TT: And we had to find a way to involve the audience in the project.
KM:...so that they can play their own ping-pong. We always talked how a conversation is like a ball. So this mental jump to a sphere of movement between two people was not so far.
TT: Then the whole project came into being. We thought of having a pendulum that swings between the two partners in a dialogue. Depending on where each one is standing, there is a certain color, and in between them the sphere forms this beautiful mixed color that one did not expect before.
KM: As the pendulum moves back and forth, the colors mix. The idea was that the color should continuously evolve.
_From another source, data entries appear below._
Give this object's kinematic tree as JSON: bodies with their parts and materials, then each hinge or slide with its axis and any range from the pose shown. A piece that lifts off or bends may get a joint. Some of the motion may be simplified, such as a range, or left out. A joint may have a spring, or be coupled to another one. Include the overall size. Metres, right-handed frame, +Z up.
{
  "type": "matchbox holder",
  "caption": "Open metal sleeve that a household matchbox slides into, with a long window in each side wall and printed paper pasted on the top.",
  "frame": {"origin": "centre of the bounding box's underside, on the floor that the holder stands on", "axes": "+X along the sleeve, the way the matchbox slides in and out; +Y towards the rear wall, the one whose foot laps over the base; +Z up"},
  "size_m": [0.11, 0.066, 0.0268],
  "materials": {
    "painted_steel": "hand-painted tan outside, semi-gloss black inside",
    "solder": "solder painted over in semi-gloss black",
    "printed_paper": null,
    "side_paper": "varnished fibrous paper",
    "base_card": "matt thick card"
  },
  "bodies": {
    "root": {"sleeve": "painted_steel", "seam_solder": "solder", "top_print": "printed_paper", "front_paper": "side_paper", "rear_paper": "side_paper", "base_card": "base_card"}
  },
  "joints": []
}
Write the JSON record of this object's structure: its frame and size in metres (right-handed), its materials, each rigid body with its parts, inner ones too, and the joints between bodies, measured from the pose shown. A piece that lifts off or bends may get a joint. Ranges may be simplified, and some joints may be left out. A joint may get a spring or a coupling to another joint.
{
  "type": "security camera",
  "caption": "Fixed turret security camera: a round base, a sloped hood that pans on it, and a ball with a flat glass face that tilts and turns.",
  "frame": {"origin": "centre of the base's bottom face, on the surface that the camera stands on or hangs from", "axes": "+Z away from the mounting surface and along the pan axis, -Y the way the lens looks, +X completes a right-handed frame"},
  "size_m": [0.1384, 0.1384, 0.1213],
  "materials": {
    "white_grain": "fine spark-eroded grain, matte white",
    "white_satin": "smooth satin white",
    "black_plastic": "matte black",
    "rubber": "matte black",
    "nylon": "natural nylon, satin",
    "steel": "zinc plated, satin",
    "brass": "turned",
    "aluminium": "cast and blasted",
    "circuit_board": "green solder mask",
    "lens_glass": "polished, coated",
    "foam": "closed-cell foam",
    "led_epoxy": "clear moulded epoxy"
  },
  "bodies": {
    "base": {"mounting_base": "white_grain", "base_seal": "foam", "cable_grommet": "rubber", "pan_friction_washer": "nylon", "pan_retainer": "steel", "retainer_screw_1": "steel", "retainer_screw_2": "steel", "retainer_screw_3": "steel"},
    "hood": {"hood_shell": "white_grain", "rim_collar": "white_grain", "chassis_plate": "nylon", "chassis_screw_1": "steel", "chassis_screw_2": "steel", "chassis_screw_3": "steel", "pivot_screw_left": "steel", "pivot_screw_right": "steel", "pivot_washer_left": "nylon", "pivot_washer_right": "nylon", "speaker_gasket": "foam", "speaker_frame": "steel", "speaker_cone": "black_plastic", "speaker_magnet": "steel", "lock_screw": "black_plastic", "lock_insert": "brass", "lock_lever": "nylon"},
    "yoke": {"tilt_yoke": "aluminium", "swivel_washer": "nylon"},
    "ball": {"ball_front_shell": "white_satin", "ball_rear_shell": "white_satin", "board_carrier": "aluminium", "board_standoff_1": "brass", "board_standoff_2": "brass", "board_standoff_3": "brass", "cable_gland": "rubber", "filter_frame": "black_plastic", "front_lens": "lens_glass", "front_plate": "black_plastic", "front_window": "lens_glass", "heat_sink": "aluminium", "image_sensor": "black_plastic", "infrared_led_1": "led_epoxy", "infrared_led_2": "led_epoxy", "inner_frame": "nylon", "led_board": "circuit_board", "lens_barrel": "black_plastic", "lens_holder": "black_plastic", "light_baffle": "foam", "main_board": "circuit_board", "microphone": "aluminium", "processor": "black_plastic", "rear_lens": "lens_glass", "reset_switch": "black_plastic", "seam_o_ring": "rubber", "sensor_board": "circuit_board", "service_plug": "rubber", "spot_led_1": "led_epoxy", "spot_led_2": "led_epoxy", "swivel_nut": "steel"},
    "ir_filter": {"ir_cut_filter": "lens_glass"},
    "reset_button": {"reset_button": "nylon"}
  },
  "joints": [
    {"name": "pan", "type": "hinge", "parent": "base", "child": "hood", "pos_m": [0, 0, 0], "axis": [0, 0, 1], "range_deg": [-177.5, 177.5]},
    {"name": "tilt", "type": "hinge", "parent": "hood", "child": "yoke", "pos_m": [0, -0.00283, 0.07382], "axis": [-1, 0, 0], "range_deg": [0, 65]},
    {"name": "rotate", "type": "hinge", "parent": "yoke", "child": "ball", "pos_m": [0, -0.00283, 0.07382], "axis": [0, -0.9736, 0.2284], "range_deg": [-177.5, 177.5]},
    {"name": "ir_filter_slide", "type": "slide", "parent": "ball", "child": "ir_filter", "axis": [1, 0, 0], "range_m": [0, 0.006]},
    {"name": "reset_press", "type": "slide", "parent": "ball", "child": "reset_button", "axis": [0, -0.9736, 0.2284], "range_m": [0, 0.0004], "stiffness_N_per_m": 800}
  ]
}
So that if you have blue and red it becomes lilac, but not a static color – it is a lilac that seems to be “breathing” lightly. As long as two people have a conversation, the color cannot be static – it has to evolve and be alive!
TT: We also came up with the pendulum since we wanted to have a moveable ball and a pendulum was a feasible solution – both technically and in terms of keeping to a realistic budget and timeframe.
KM: This is your strength – finding physical solutions and budget-friendly options.
What I like about the pendulum is that it is in the air – like words. A pendulum is more poetic than a ball.
TT: A pendulum never reaches a limit or end, since it keeps moving slowly back and forth, and also conveys a sense of rhythm and time. It is not one quick bang. Instead, it is about slowness and continuation.
KM: Do you think it is the ideal visualisation of how we work?
TT: I don’t think it is the perfect visualisation, but I think it gets quite close. It shows that with this back-and-forth, over a longer period of time, two separate elements become one. And I think the two of us have kind of merged over time in our way of working and thinking, in how we see and connect things. We have incorporated elements from each other, so that now we are not Thomas and Katharina anymore, we are more like a mixture. You are maybe 70% Katharina and 30% Thomas, and I am maybe 70% Thomas and 30% Katharina. In 20 years, we might be 50%-50%.
KM: Which is pretty much what the title coalesque means.